Scale What Counts, Mask What Matters: Evaluating Foundation Models for Zero-Shot Cross-Domain Wi-Fi Sensing
Cheng Jiang, Yihe Yan, Yanxiang Wang, Chun Tung Chou, Wen Hu
TL;DR
This work tackles the persistent domain-shift problem in Wi-Fi sensing by adopting a foundation-model paradigm trained with masked autoencoding on a large, diverse corpus of CSI data. By pretraining a ViT-based encoder on 1.3M samples from 14 heterogeneous datasets and evaluating across cross-domain tasks, the study reveals data scale and diversity as the primary drivers of cross-domain performance, with model capacity offering diminishing returns under current data constraints. It demonstrates that large-scale pretraining improves cross-domain accuracy by about 2.2% to 15.7% across human activity, gesture, and user-identification tasks, and that diversity enables robust zero-shot transfer even when target-domain data are excluded from pretraining. The findings provide actionable guidance for designing Wi-Fi sensing systems that generalize to real-world deployments, emphasizing data aggregation, expressive input representations, and efficient training strategies to balance performance with computational costs.
Abstract
While Wi-Fi sensing offers a compelling, privacy-preserving alternative to cameras, its practical utility has been fundamentally undermined by a lack of robustness across domains. Models trained in one setup fail to generalize to new environments, hardware, or users, a critical "domain shift" problem exacerbated by modest, fragmented public datasets. We shift from this limited paradigm and apply a foundation model approach, leveraging Masked Autoencoding (MAE) style pretraining on the largest and most heterogeneous Wi-Fi CSI datasets collection assembled to date. Our study pretrains and evaluates models on over 1.3 million samples extracted from 14 datasets, collected using 4 distinct devices across the 2.4/5/6 GHz bands and bandwidths from 20 to 160 MHz. Our large-scale evaluation is the first to systematically disentangle the impacts of data diversity versus model capacity on cross-domain performance. The results establish scaling trends on Wi-Fi CSI sensing. First, our experiments show log-linear improvements in unseen domain performance as the amount of pretraining data increases, suggesting that data scale and diversity are key to domain generalization. Second, based on the current data volume, larger model can only provide marginal gains for cross-domain performance, indicating that data, rather than model capacity, is the current bottleneck for Wi-Fi sensing generalization.

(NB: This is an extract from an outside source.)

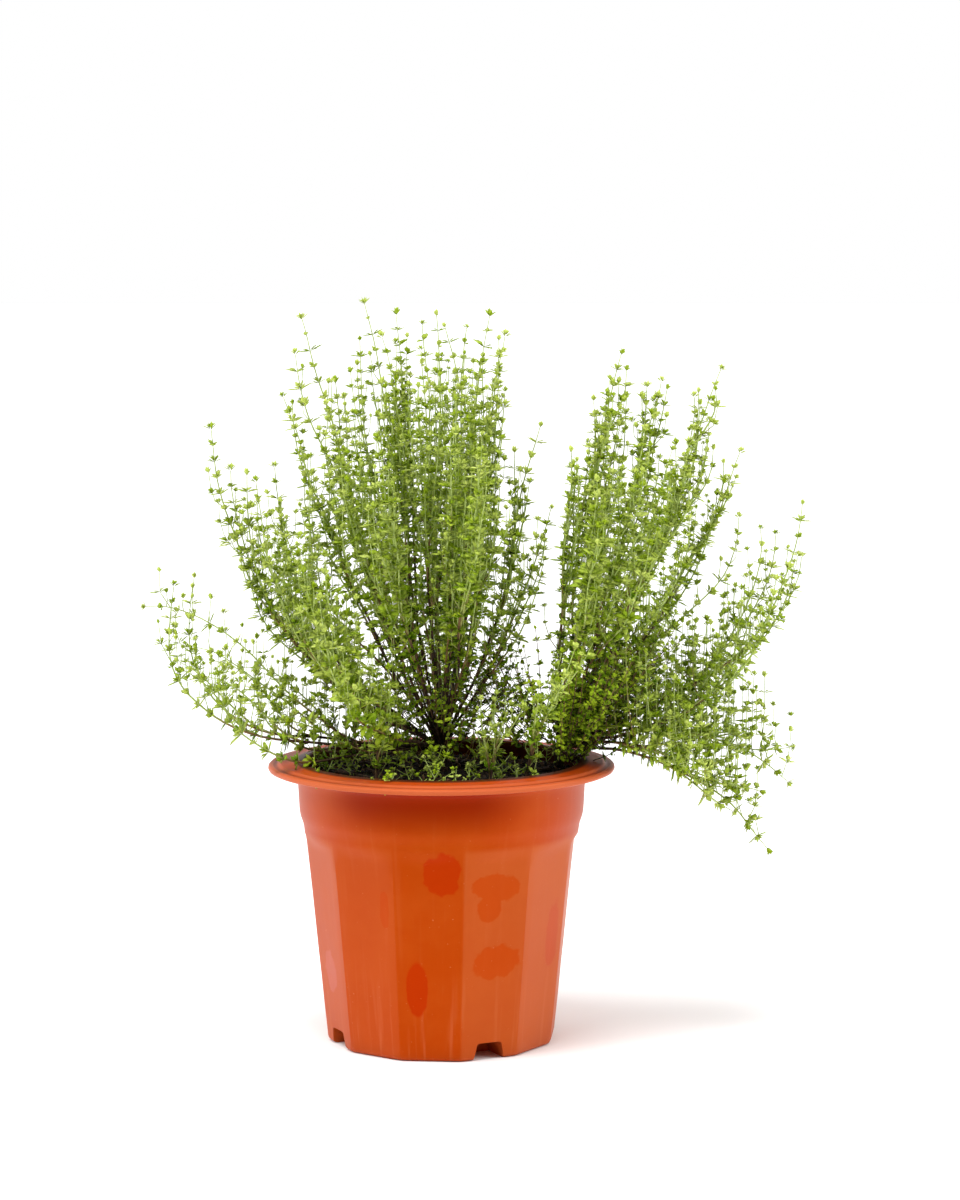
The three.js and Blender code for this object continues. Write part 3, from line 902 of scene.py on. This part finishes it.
# Leaf length, how far the pair rises in radians, leaves in the tuft, and their length.
joints = collect(
    "leaf_joints",
    [
        leaf_joint("joint_a", 21, 5.6, 0.32, 7, 3.8),
        leaf_joint("joint_b", 22, 5.2, 0.46, 8, 3.9),
        leaf_joint("joint_c", 23, 5.9, 0.20, 6, 3.6),
        leaf_joint("joint_tip", 24, 4.0, 0.70, 7, 3.2),
    ],
)


def over(rule, name, limit):
    """Whether a value that a point or face carries is over a limit."""
    pair = {0: carried_value(rule, name), 1: limit}
    return step(rule, "FunctionNodeCompare", pair, operation="GREATER_THAN")


def leafy_rule():
    """Stems along the source's lines, with a leaf joint at every internode and a bud at each end."""
    rule, given = new_rule(
        "leafy_stems",
        {
            "Lines": "Geometry", "Joints": "Collection", "Stem skin": "Material", "Leaf flesh": "Material",
            "Stem sides": "Int", "Internode": "Float", "Leaf size": "Float", "Seed": "Int",
        },
    )
    lines = step(rule, "GeometryNodeMeshToCurve", {"Mesh": given["Lines"]})
    ring = step(rule, "GeometryNodeCurvePrimitiveCircle", {"Resolution": given["Stem sides"], "Radius": 1.0})
    swept = {"Curve": lines, "Profile Curve": ring, "Scale": carried_value(rule, "girth"), "Fill Caps": True}
    stems = step(rule, "GeometryNodeCurveToMesh", swept)
    apart = {"Curve": lines, "Length": given["Internode"]}
    spaced = step(rule, "GeometryNodeResampleCurve", apart, mode="LENGTH")
    along = add_node(rule, "GeometryNodeSplineParameter").outputs
    counted = stored(rule, spaced, "step", along["Index"])
    measured = stored(rule, counted, "share", along["Factor"])
    points = add_node(rule, "GeometryNodeCurveToPoints", {"Curve": measured}, mode="EVALUATED").outputs
    leafage = carried_value(rule, "leafage")
    bare = step(rule, "FunctionNodeCompare", {0: leafage, 1: 0.06}, operation="LESS_THAN")
    kept = step(rule, "GeometryNodeDeleteGeometry", {"Geometry": points["Points"], "Selection": bare})
    shade = random_value(rule, 0.0, 1.0, given["Seed"])
    quarter_turns = {0: carried_value(rule, "step"), 1: math.pi / 2, 2: random_value(rule, -0.45, 0.45, 5)}
    angle = step(rule, "ShaderNodeMath", quarter_turns, operation="MULTIPLY_ADD")
    spin = step(rule, "FunctionNodeAxisAngleToRotation", {"Axis": UP, "Angle": angle})
    turned = {"Rotation": points["Rotation"], "Rotate By": spin}
    any_joint = add_node(rule, "FunctionNodeRandomValue", {4: 0, 5: 2, "Seed": 6}, data_type="INT").outputs[2]
    which = {"Switch": over(rule, "share", 0.985), "False": any_joint, "True": 3}
    vary = random_value(rule, 0.78, 1.18, 7)
    size = step(rule, "ShaderNodeMath", {0: leafage, 1: vary}, operation="MULTIPLY")
    copies = {
        "Points": stored(rule, kept, "shade", shade),
        "Instance": step(rule, "GeometryNodeCollectionInfo", {0: given["Joints"], 1: True, 2: True}),
        "Pick Instance": True,
        "Instance Index": step(rule, "GeometryNodeSwitch", which, input_type="INT"),
        "Rotation": step(rule, "FunctionNodeRotateRotation", turned, rotation_space="LOCAL"),
        "Scale": step(rule, "ShaderNodeMath", {0: size, 1: given["Leaf size"]}, operation="MULTIPLY"),
    }
    leaves = stored(rule, step(rule, "GeometryNodeInstanceOnPoints", copies), "leafy", 1.0, domain="INSTANCE")
    joined = add_node(rule, "GeometryNodeJoinGeometry")
    rule.links.new(leaves, joined.inputs[0])
    rule.links.new(stems, joined.inputs[0])
    real = step(rule, "GeometryNodeRealizeInstances", {0: joined.outputs[0]})
    skinned = step(rule, "GeometryNodeSetMaterial", {"Geometry": real, "Material": given["Stem skin"]})
    leafy = {"Geometry": skinned, "Selection": over(rule, "leafy", 0.5), "Material": given["Leaf flesh"]}
    add_node(rule, "NodeGroupOutput", {"Geometry": step(rule, "GeometryNodeSetMaterial", leafy)})
    return rule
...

Finally, we conduct a series of cross-domain evaluations on human activity recognition, human gesture recognition and user identification tasks. The results show that the large-scale pretraining improves cross-domain accuracy ranging from 2.2% to 15.7%, compared to the supervised learning baseline. Overall, our findings provide insightful direction for designing future Wi-Fi sensing systems that can eventually be robust enough for real-world deployment.